◆ **Information supplied**
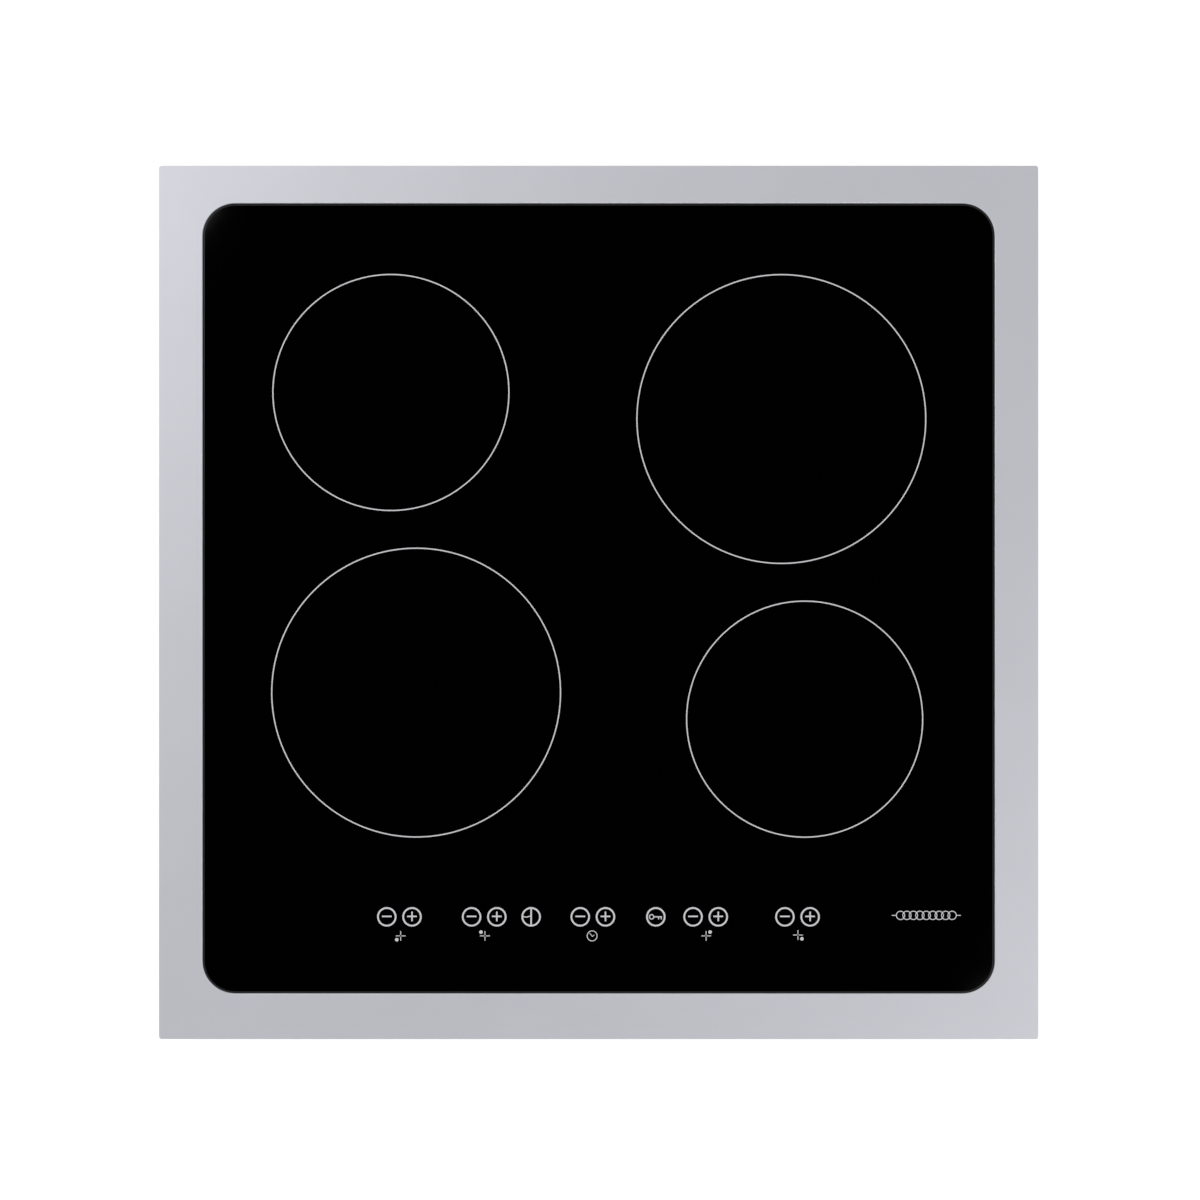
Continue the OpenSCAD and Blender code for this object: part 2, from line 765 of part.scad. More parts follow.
module hinge_lug(s) {
    x = s > 0 ? lug_x : [-lug_x[1], -lug_x[0]];
    lug_r = 3.2;
    lug_z = [39.2, 42.8];
    difference() {
        union() {
            block(x, [box_y[1] - 10, hinge_y], lug_z);
            block(x, [box_y[1] - 10, box_y[1] - 3], [lug_z[0], box_z[1] - 1]);
            block(x, [rear_face + 0.4, hinge_y + lug_r], [lug_z[0], hinge_z]);
            along_x(x, lug_r);
        }
        along_x([x[0] - eps, x[1] + eps], hinge_pin_r + 0.05);
    }
}

module terminal_block() {
    poles = 6;
    pitch = 2 * block_x / poles;
    wall = 1.5;
    top = 28;
    color("ivory") difference() {
        block([-block_x, block_x], block_y, [box_z[0] + box_wall, top]);
        for (k = [0:poles - 1]) translate([(k - (poles - 1) / 2) * pitch, 0, 0]) {
            translate([0, block_y[1] - 7, top - 9]) cylinder(r = 4, h = 9 + eps);
            block([wall - pitch / 2, pitch / 2 - wall], [block_y[1] - 9, block_y[1] + eps], [6, 15]);
        }
    }
}

module terminal_cover() {
    plate_y = [rear_face + 1, rear_face + 3];
    neck_x = lug_x[0] - 0.5;
    color([0.16, 0.16, 0.17]) {
        block([-63, 63], plate_y, [6, 37.5]);
        block([-neck_x, neck_x], plate_y, [37, hinge_z]);
        along_x([-neck_x, neck_x], 3);
        along_x([0.5 - lug_x[1], lug_x[1] - 0.5], hinge_pin_r);
    }
}

module cable_gland() {
    out = 2.5;
    inside = 3;
    depth = out + casing_t + inside;
    color([0.1, 0.1, 0.1]) on_wall([gland_x, rear_face + out, gland_z], 180) translate([0, 0, -depth])
        difference() {
            union() {
                translate([0, 0, depth - out]) cylinder(r = 12, h = out);
                cylinder(r = gland_hole_r - 0.1, h = depth - 0.5);
                cylinder(r = 11, h = inside, $fn = 6);
            }
            translate([0, 0, -eps]) cylinder(r = gland_r, h = depth + 2 * eps);
        }
}

// ---- worktop clamps, drawn for the right side with the screw's axis at x = 0, y = 0 ----

module at_clamp(c) {
    on_side(CLAMPS[c][1]) translate([clamp_x, CLAMPS[c][2], 0]) children();
}

module clamp_brackets() {
    wall_x = side_face - clamp_x;
    plate_t = 1;
    ear_t = 1.2;
    ears_z = [3, 42.8];
    color("silver") for (c = [0:3]) at_clamp(c) difference() {
        union() {
            block([wall_x, wall_x + plate_t], [-7, 7], [ears_z[0], ears_z[1] + ear_t]);
            for (z = ears_z) block([wall_x, nut[0] / 2], [-7, 7], [z, z + ear_t]);
        }
        cylinder(r = clamp_screw_r + 0.3, h = glass_top_z);
    }
}

// Turned from below, the screw climbs the nut and its arm up to the worktop.
module clamp_screws() {
    head_z = 3;
    color("silver") for (c = [0:3]) at_clamp(c)
        translate([0, 0, head_z]) rotate([180, 0, 0]) screw(clamp_screw_r, 43, 3.8, 2.4);
}

module clamp_nut(c) {
    collar_top = clamp_z + nut[2] + 3;
    color("gold") at_clamp(c) difference() {
        union() {
            translate([-nut[0] / 2, -nut[1] / 2, clamp_z]) cube(nut);
            translate([0, 0, clamp_z + 1]) cylinder(r = collar_r, h = collar_top - clamp_z - 1);
            translate([0, 0, collar_top - 0.2]) cylinder(r = collar_r + 0.8, h = 0.6);
        }
        cylinder(r = clamp_screw_r + 0.05, h = glass_top_z);
    }
}

module clamp_arm(c) {
    root_r = nut[0] / 2 - 0.1;
    tooth = 1.5;
    z = clamp_z + nut[2] + 0.1;
    color("silver") at_clamp(c) translate([0, 0, z]) difference() {
        union() {
            cylinder(r = root_r, h = arm_t);
            block([-root_r, root_r], [0, arm_l], [0, arm_t]);
            block([-root_r, root_r], [arm_l - 2, arm_l], [0, arm_t + tooth]);
        }
        translate([0, 0, -eps]) cylinder(r = collar_r + 0.05, h = arm_t + 2 * eps);
    }
}

// ---- wires ----

// Each lead leaves its winding's edge, bends down through the tray and ends on a board terminal.
module coil_leads() {
    bend_z = winding_z + winding_t / 2;
    color("firebrick") for (i = [0:3], s = [-1, 1])
        translate(zone_at(i, bend_z) + [s * lead_gap / 2, ZONES[i][4] * coil_r(i), 0])
            rotate([-ZONES[i][4] * 90, 0, 0])
                wire(lead_r, [[lead_out - lead_bend, lead_bend, 90, ZONES[i][4] * 90],
                              [bend_z - lead_bend - board_top - terminal_h, 0, 0, 0]]);
}

// A wire that climbs from p to height z1, runs forward and then drops or climbs to height z2.
module arch(p, r, z1, run, z2) {
    bend = 5;
    translate(p) wire(r, [[z1 - p[2] - bend, bend, 90, -90],
                          [run - 2 * bend, bend, 90, z2 < z1 ? 0 : 180],
                          [abs(z1 - z2) - bend, 0, 0, 0]]);
}

// A wire that leaves p forwards, bends down at y and ends at height z.
module drop(p, r, bend, y, z) {
    translate(p) rotate([90, 0, 0])
        wire(r, [[p[1] - y - bend, bend, 90, -90], [p[2] - bend - z, 0, 0, 0]]);
}

module wiring_harness() {
    r = 1.1;
    z = board_top + terminal_h;
    fan_lead = [fan_at[1] - 16, casing_t + fan_h + r]; // where it leaves the housing's top
    color("dimgray") {
        for (x = mains_x) drop([x, block_y[0], block_wire_z], r, block_wire_z - z, filter_in_y, z);
        both_sides() {
            for (x = supply_x) arch([x, filter_out_y, z], r, z + 8, filter_out_y - supply_y, z);
            for (x = ribbon_x) arch([x, ribbon_y[0], z], r, 32, ribbon_y[0] - ribbon_y[1], ui_z);
            for (x = fan_lead_x) drop([x, fan_lead[0], fan_lead[1]], r, 5, supply_y, z);
        }
    }
}

// ---- nodes ----

glass_top();
trim_frame();
glass_adhesive();
worktop_seal();
zone_ring_print();
control_symbol_print();
base_casing();
casing_screws();
tray_posts();
board_carriers();
power_transistors();
fan_motors();
coil_leads();
wiring_harness();
ui_carrier();
ui_board();
touch_pads();
filter_board();
terminal_housing();
terminal_block();
terminal_cover();
cable_gland();
clamp_brackets();
clamp_screws();
for (i = [0:3]) {
    coil_winding(i);
    coil_carrier(i);
    clamp_nut(i);
    clamp_arm(i);
}
for (s = [["left", -1], ["right", 1]]) {
    ferrite_bars(s[1]);
    mica_sheets(s[1]);
    temperature_sensors(s[1]);
    coil_tray(s[1]);
    tray_springs(s[1]);
    power_board(s[1]);
    heat_sink(s[1]);
    board_components(s[1]);
    fan_housing(s[1]);
    fan_impeller(s[1]);
}
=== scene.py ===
"""An electric induction cooktop with four zones: surfaces, fine shapes, light and camera."""

import math

import bmesh
import bpy
from mathutils import Matrix, Vector
from mathutils.geometry import tessellate_polygon


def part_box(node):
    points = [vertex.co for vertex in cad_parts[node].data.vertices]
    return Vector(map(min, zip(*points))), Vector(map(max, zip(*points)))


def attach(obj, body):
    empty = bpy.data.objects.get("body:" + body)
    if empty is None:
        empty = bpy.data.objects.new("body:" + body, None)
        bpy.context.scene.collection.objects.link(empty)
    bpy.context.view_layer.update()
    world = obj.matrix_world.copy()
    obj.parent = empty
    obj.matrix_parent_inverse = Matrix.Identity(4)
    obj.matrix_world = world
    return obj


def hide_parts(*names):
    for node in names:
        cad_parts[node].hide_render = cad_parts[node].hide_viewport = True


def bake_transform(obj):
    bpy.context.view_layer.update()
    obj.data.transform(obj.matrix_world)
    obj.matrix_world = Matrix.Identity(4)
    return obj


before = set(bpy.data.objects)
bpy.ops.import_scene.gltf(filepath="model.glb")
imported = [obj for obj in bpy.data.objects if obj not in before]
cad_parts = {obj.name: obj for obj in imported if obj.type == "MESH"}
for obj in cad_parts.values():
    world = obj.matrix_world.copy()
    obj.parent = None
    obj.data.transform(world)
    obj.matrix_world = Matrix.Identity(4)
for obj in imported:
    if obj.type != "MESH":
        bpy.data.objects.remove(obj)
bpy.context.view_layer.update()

# Every length below is in millimetres, and Piece.place turns it into metres.
MM = 0.001
TAU = 2 * math.pi
UP = Vector((0, 0, 1))
SIDES = (("left", -1), ("right", 1))
ZONES = ("rear_left", "rear_right", "front_left", "front_right")


# ---- places, read from the frame ----

def box(node):
    """The lowest and highest corner of a CAD node."""
    low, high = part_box(node)
    return low / MM, high / MM


def middle(node):
    low, high = box(node)
    return (low + high) / 2


def islands(node):
    """(lowest corner, highest corner, number of points) of each separate solid in a CAD node."""
    mesh = bmesh.new()
    mesh.from_mesh(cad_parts[node].data)
    bmesh.ops.remove_doubles(mesh, verts=mesh.verts, dist=MM * MM)
    seen = set()
    found = []
    for start in mesh.verts:
        if start in seen:
            continue
        seen.add(start)
        group = [start]
        for v in group:
            near = [e.other_vert(v) for e in v.link_edges]
            group += [n for n in dict.fromkeys(near) if n not in seen]
            seen.update(near)
        spans = [[v.co[axis] / MM for v in group] for axis in range(3)]
        found.append((Vector([min(s) for s in spans]), Vector([max(s) for s in spans]), len(group)))
    mesh.free()
    return found


FRAME_LOW, FRAME_HIGH = box("trim_frame")
GLASS_LOW, GLASS_HIGH = box("glass_top")
CASING_LOW, CASING_HIGH = box("base_casing")
TOP = FRAME_HIGH.z
JOINT = 0.5  # width of the silicone joint round the glass
SHEET = 0.8  # thickness of the frame's and the casing's steel
OPENING_W = GLASS_HIGH.x + JOINT
OPENING_D = (GLASS_HIGH.y - GLASS_LOW.y) / 2 + JOINT
OPENING_Y = (GLASS_HIGH.y + GLASS_LOW.y) / 2
OPENING_R = 22
LEDGE_TOP = GLASS_LOW.z - JOINT
LEDGE_UNDER = LEDGE_TOP - SHEET
LEDGE_W = 10
FOLD_Z = TOP - 5
COIL_INSET = 8.5  # from a zone's printed ring to the edge of its winding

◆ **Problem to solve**
Copy each line of the listing that includes "None".

◆ **Response to this task**
    if empty is None:
        empty = bpy.data.objects.new("body:" + body, None)
    obj.parent = None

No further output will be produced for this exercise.